TASK BRIEF
In the listing below, find the line that contains "bpy.context.scene.collection.objects.link(empty)" and the line that contains "for node in". Quote both and every line between them, exactly, and nothing more.

GIVEN INFORMATION
▬▬▬

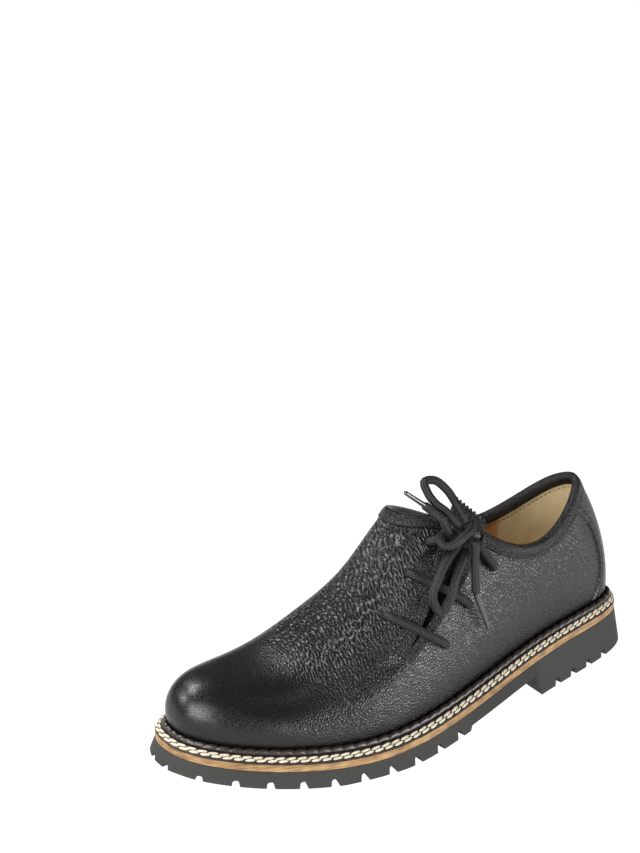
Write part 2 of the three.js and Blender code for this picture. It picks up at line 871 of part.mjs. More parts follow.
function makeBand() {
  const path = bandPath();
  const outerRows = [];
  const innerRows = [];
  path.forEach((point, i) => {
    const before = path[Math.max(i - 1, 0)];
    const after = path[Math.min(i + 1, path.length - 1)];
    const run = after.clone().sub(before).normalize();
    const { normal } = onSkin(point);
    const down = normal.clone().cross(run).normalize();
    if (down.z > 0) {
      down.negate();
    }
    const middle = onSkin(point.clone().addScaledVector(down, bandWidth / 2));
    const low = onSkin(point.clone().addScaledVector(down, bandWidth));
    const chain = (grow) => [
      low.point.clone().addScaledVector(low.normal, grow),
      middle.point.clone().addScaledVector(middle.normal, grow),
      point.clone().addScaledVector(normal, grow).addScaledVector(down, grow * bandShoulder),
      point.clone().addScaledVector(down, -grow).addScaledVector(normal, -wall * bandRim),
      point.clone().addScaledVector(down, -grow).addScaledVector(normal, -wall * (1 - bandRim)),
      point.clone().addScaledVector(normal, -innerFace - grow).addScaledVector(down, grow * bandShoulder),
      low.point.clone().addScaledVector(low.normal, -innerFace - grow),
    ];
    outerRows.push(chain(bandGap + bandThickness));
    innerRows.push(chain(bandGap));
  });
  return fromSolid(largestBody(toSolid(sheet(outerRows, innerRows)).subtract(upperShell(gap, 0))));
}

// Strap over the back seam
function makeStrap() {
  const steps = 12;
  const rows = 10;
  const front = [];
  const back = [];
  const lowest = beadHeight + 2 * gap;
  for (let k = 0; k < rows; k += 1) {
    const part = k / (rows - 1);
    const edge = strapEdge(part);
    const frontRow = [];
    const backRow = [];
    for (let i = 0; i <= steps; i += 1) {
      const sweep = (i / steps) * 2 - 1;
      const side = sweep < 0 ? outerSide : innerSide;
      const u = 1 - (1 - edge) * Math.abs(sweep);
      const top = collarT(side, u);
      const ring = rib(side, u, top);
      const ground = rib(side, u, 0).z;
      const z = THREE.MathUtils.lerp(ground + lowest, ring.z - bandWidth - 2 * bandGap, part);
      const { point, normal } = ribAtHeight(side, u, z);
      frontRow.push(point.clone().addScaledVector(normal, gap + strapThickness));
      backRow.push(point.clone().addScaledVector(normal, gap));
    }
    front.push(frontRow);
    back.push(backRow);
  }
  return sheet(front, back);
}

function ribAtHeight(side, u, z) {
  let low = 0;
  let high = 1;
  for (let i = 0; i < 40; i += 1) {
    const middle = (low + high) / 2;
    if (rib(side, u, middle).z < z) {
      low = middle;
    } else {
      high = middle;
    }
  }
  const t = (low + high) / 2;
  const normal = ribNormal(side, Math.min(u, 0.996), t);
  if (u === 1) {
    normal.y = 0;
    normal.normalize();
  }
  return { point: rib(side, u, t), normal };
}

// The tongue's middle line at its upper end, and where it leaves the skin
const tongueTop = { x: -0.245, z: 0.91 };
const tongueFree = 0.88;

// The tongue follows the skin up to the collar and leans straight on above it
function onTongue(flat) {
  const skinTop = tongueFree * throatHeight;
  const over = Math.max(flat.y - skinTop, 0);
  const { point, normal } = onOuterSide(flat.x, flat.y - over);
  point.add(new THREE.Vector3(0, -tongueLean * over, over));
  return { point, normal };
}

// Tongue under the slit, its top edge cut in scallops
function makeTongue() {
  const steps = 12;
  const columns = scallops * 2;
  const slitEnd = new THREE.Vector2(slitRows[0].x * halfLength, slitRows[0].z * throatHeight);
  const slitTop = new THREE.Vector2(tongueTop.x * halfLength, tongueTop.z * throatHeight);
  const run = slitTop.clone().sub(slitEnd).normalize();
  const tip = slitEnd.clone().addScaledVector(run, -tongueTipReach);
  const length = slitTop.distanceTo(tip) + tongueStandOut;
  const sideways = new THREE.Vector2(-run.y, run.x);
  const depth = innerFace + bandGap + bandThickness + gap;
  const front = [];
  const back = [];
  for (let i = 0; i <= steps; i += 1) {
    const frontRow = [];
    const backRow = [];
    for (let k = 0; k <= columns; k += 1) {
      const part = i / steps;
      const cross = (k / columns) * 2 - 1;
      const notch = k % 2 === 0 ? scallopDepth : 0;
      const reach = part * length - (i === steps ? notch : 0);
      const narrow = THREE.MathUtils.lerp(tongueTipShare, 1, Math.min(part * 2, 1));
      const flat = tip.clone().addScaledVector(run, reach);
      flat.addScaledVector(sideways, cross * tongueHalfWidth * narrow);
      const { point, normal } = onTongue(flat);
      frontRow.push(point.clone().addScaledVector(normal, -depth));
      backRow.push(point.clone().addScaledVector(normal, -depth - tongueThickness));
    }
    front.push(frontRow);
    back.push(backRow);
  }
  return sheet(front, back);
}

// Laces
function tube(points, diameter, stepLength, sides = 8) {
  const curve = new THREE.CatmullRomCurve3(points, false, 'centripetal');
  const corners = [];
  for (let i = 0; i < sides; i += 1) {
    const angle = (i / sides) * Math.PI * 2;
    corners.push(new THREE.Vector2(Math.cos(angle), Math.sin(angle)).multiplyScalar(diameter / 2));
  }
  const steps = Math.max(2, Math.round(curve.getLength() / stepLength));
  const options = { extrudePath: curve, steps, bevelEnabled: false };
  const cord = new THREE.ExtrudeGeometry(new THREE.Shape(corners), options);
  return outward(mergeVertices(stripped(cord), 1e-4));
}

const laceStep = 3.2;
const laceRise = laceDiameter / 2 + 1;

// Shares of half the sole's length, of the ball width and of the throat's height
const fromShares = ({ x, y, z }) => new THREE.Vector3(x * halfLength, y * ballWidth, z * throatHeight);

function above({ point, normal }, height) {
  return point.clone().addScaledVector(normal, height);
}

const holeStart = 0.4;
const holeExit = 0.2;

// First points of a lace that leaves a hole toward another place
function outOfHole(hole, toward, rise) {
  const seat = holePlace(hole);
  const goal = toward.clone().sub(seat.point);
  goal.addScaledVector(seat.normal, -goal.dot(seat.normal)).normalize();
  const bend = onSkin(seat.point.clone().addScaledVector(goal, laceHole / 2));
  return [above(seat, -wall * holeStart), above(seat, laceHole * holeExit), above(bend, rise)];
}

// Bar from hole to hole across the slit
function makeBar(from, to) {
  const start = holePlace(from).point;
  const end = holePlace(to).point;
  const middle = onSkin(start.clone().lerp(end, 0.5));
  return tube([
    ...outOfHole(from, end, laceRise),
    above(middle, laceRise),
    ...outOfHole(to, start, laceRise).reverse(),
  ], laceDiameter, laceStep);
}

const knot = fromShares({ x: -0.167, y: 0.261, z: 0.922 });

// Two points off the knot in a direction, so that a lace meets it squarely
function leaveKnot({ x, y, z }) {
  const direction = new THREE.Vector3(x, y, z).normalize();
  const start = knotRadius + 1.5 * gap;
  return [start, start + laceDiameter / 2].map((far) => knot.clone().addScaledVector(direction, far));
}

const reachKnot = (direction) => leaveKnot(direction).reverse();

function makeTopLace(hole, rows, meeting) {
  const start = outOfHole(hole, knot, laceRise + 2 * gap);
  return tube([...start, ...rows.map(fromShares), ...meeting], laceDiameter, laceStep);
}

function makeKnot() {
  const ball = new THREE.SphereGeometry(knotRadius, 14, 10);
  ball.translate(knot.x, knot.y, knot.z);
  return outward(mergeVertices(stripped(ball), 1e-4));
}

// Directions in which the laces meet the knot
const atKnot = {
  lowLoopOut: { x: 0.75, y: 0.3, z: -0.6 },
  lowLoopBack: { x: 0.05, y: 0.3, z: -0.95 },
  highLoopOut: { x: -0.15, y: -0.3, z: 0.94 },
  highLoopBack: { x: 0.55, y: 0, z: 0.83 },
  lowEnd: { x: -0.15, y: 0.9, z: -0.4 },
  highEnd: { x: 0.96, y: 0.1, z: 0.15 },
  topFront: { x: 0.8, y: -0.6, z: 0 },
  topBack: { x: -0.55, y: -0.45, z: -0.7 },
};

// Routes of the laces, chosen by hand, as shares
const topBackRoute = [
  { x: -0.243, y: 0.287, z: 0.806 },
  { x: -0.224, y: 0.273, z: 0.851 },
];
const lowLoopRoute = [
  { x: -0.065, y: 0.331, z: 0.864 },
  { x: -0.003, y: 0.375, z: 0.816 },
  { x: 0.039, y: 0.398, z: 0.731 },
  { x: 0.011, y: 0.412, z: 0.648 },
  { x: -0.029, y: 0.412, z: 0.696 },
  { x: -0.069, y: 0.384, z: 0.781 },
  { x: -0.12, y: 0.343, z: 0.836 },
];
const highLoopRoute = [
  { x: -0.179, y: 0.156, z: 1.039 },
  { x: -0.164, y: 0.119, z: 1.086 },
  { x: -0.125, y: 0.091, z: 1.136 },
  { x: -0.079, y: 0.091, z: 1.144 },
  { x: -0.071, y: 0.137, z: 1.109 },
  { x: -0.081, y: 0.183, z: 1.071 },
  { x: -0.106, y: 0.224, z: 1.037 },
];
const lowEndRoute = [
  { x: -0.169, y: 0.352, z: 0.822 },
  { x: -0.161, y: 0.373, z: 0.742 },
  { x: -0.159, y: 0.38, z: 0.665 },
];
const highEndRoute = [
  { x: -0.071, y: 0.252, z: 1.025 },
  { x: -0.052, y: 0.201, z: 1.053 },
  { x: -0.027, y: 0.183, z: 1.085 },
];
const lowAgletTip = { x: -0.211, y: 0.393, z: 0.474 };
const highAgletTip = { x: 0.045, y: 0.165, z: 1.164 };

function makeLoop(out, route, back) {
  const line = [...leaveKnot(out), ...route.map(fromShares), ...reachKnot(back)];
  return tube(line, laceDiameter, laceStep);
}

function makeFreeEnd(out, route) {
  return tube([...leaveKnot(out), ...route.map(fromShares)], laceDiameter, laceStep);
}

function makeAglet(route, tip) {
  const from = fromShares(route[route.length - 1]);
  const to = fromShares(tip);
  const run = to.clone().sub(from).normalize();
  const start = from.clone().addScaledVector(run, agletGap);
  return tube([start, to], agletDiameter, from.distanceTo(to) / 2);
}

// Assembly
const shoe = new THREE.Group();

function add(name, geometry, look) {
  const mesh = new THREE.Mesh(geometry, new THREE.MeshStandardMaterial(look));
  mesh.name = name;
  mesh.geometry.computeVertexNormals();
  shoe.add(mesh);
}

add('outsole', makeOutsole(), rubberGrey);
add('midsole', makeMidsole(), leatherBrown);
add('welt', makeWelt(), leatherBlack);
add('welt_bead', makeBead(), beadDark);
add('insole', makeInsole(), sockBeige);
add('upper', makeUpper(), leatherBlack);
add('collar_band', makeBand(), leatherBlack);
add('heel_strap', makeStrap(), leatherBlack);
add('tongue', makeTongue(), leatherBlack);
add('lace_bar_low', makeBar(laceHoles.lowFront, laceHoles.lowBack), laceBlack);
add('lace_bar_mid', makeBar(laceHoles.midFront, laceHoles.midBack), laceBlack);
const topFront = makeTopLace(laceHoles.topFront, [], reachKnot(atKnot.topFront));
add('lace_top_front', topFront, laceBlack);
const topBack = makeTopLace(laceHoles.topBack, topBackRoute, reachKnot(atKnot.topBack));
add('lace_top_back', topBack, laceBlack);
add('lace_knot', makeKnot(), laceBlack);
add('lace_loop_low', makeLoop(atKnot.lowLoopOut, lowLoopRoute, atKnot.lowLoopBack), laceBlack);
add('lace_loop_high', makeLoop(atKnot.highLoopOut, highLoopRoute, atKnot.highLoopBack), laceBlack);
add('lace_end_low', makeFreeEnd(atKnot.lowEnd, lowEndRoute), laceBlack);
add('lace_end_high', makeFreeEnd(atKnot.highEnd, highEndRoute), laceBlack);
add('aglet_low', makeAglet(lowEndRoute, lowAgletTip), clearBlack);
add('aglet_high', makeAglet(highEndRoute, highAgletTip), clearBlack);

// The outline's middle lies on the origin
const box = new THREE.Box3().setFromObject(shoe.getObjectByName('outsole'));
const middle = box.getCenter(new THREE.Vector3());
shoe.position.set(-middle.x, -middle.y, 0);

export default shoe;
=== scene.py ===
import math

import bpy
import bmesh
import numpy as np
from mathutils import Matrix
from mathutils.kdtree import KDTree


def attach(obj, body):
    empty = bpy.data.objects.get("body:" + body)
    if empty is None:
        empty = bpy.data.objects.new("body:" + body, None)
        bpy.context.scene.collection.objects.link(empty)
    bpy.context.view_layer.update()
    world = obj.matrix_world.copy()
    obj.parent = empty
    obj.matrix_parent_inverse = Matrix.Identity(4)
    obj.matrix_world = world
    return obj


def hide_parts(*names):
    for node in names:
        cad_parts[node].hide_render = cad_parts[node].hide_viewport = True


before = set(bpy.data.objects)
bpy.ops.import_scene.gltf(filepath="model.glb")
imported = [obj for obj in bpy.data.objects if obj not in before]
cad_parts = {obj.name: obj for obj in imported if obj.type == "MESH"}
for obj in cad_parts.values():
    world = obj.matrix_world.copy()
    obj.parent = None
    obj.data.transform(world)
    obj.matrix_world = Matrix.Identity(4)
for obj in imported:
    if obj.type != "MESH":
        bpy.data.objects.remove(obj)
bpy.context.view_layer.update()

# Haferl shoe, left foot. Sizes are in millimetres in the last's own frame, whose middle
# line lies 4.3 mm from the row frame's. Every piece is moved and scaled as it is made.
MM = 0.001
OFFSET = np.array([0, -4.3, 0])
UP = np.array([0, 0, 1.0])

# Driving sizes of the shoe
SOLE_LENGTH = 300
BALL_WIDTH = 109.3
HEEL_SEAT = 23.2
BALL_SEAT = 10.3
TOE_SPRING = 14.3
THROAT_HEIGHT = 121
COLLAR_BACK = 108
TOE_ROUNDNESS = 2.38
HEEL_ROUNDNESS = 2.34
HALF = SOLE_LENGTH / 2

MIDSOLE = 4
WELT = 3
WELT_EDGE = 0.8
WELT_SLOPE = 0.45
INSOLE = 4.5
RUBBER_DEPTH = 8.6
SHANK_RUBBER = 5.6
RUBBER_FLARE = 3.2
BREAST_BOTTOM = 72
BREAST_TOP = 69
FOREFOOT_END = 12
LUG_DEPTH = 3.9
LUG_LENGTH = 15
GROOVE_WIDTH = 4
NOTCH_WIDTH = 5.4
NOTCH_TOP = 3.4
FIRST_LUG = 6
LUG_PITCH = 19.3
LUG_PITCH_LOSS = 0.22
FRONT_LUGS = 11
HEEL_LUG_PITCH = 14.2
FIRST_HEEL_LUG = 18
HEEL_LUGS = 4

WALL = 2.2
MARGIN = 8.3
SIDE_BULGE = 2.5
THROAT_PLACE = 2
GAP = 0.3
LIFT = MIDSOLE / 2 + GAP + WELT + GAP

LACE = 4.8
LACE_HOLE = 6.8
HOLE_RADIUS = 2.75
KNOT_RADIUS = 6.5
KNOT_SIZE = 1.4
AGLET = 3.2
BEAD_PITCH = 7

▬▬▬

EXERCISE OUTPUT
        bpy.context.scene.collection.objects.link(empty)
    bpy.context.view_layer.update()
    world = obj.matrix_world.copy()
    obj.parent = empty
    obj.matrix_parent_inverse = Matrix.Identity(4)
    obj.matrix_world = world
    return obj


def hide_parts(*names):
    for node in names:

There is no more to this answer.